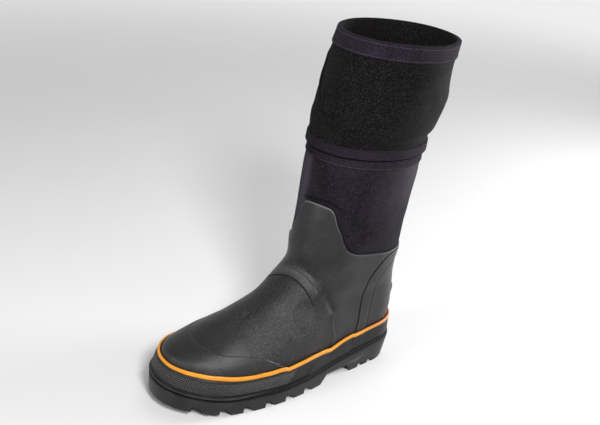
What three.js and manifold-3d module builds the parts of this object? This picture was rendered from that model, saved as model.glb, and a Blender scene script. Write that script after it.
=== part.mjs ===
// A left wader boot: a rubber foot shell over a neoprene sock, on a lugged sole, with the lower end
// of the wader's leg. Millimetres, +Z up. The toe points to -Y and the outer side to +X. The origin
// is on the floor under the heel.
import * as THREE from "three";
import { mergeVertices } from "three/addons/utils/BufferGeometryUtils.js";
import Module from "manifold-3d";

const wasm = await Module();
wasm.setup();

// Sole sizes
const soleLength = 320;
const heelOverhang = 45; // from the origin to the back of the sole
const ballWidth = 118; // outsole, at its widest
const heelWidth = 88;
const soleTopAtBall = 22.5;
const heelRise = 12.5; // the sole's top at the heel's back, above the ball
const toeSpring = 11; // the sole's top at the toe, above the ball
const treadSpring = 9; // the tread's lift at the toe
const treadCurve = 1.6; // how late the tread lifts
const waistShare = 0.35; // the waist's place along the foot, from the heel's back
const ballShare = 0.62;
const toeLedge = 6.5; // the sole's edge beyond the rubber band, at the toe
const sideLedge = 3.5;
const heelLedge = 1.8;
const beadHeight = 2.6; // the rib round the top of the sole's edge
const grooveHeight = 3.2; // the groove under it
const grooveDepth = 2.4;
const edgeRound = 0.9;
const treadInset = 1;
const heelTaper = 5.5; // how far the heel narrows down to the floor
const lugHeight = 7;
const lugPitch = 27.5;
const lugGap = 6; // between two lugs, at their root
const lugSlant = 7; // of a lug's toe side
const toeLugDepth = 22;
const treadChannel = 5; // between the middle and the side lugs
const treadMiddle = 26; // width of the middle lugs
const treadBack = 86; // from the origin forward to the back of the forefoot's tread
const archClearance = 12; // from the floor to the sole at the waist
const archSlant = 10; // of the heel's front face and of the tread's back face
const heelBreast = 34; // from the origin forward to the heel's front edge on the floor
const heelFrontLug = 8; // length of the heel's front lug
const heelLugPitch = 15.5;
const heelLugGap = 4.5;
const heelLugSlant = 1.5;
const heelLugHeight = 5.5;
const heelSpine = 24; // width of the uncut middle of the heel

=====

GIVEN PROBLEM: Reproduce the full listing word for word.

THE COMPLETED TASK:
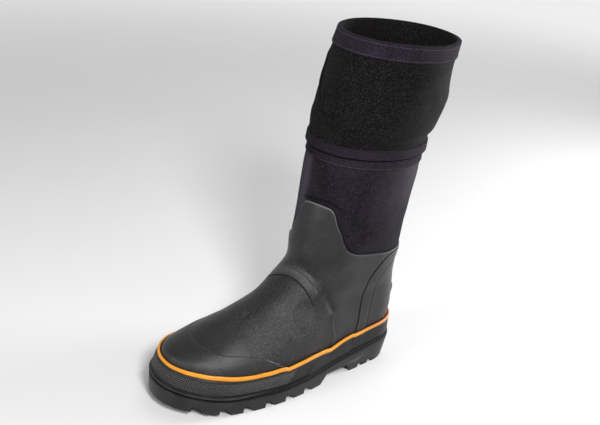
What three.js and manifold-3d module builds the parts of this object? This picture was rendered from that model, saved as model.glb, and a Blender scene script. Write that script after it.
=== part.mjs ===
// A left wader boot: a rubber foot shell over a neoprene sock, on a lugged sole, with the lower end
// of the wader's leg. Millimetres, +Z up. The toe points to -Y and the outer side to +X. The origin
// is on the floor under the heel.
import * as THREE from "three";
import { mergeVertices } from "three/addons/utils/BufferGeometryUtils.js";
import Module from "manifold-3d";

const wasm = await Module();
wasm.setup();

// Sole sizes
const soleLength = 320;
const heelOverhang = 45; // from the origin to the back of the sole
const ballWidth = 118; // outsole, at its widest
const heelWidth = 88;
const soleTopAtBall = 22.5;
const heelRise = 12.5; // the sole's top at the heel's back, above the ball
const toeSpring = 11; // the sole's top at the toe, above the ball
const treadSpring = 9; // the tread's lift at the toe
const treadCurve = 1.6; // how late the tread lifts
const waistShare = 0.35; // the waist's place along the foot, from the heel's back
const ballShare = 0.62;
const toeLedge = 6.5; // the sole's edge beyond the rubber band, at the toe
const sideLedge = 3.5;
const heelLedge = 1.8;
const beadHeight = 2.6; // the rib round the top of the sole's edge
const grooveHeight = 3.2; // the groove under it
const grooveDepth = 2.4;
const edgeRound = 0.9;
const treadInset = 1;
const heelTaper = 5.5; // how far the heel narrows down to the floor
const lugHeight = 7;
const lugPitch = 27.5;
const lugGap = 6; // between two lugs, at their root
const lugSlant = 7; // of a lug's toe side
const toeLugDepth = 22;
const treadChannel = 5; // between the middle and the side lugs
const treadMiddle = 26; // width of the middle lugs
const treadBack = 86; // from the origin forward to the back of the forefoot's tread
const archClearance = 12; // from the floor to the sole at the waist
const archSlant = 10; // of the heel's front face and of the tread's back face
const heelBreast = 34; // from the origin forward to the heel's front edge on the floor
const heelFrontLug = 8; // length of the heel's front lug
const heelLugPitch = 15.5;
const heelLugGap = 4.5;
const heelLugSlant = 1.5;
const heelLugHeight = 5.5;
const heelSpine = 24; // width of the uncut middle of the heel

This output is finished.